If my first response to “Here and Elsewhere” was to feel overwhelmed by the scale of the misfortune out of which so much of the art in it had emerged, that was only preparatory to my larger realization of the scope and variety of formal invention that these artists have managed to wrest from the conditions they have faced. This art encompasses a maximum of both fact and fiction, of what Stevens called consciousness and imagination. The distinction between the two does not always fall where we think. Adnan’s paintings are resolutely—I would almost say defiantly—imbued with the intense subjectivity of her sense of color, its independence from the “facts” of the visible world, let alone the brutal relations among the humans who inhabit that world. Yet the mountain is more than just a motif through which to experiment with combinations of hues, as the square was for Josef Albers; it is an ineluctable fact to which Adnan returns as if by compulsion, and that is not without its own violence. But it’s a solitary fact. In contrast, “words are social by their essence,” Adnan says, and so, in her writing, war is confronted directly. A copy of her short novel Sitt Marie-Rose, from 1978, is among the “objects of war” she presents in Lamia Joreige’s video series.
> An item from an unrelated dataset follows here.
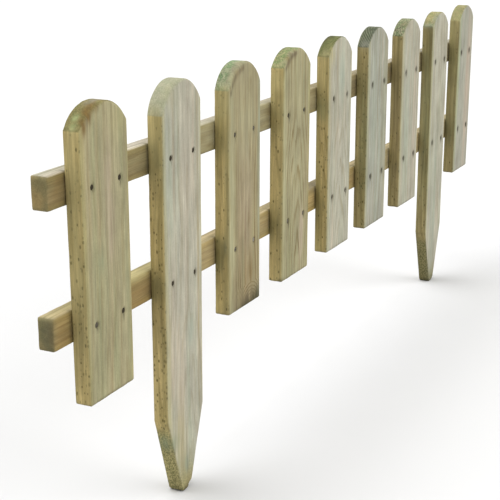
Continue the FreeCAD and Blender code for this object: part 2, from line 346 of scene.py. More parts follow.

But Adnan encounters war with the same coloristic subjectivity as we find in the opening line of her book of poetry The Arab Apocalypse—”A yellow sun  A green sun  a yellow sun  A red sun  a blue sun”—and the violence becomes surreal and visionary. With a “hot,” expressionistic aesthetic quite distant from the cooler, more conceptual strategies that prevail in “Here and Elsewhere,” Adnan twists language into an Artaudian howl of pain that is as much fiction as fact.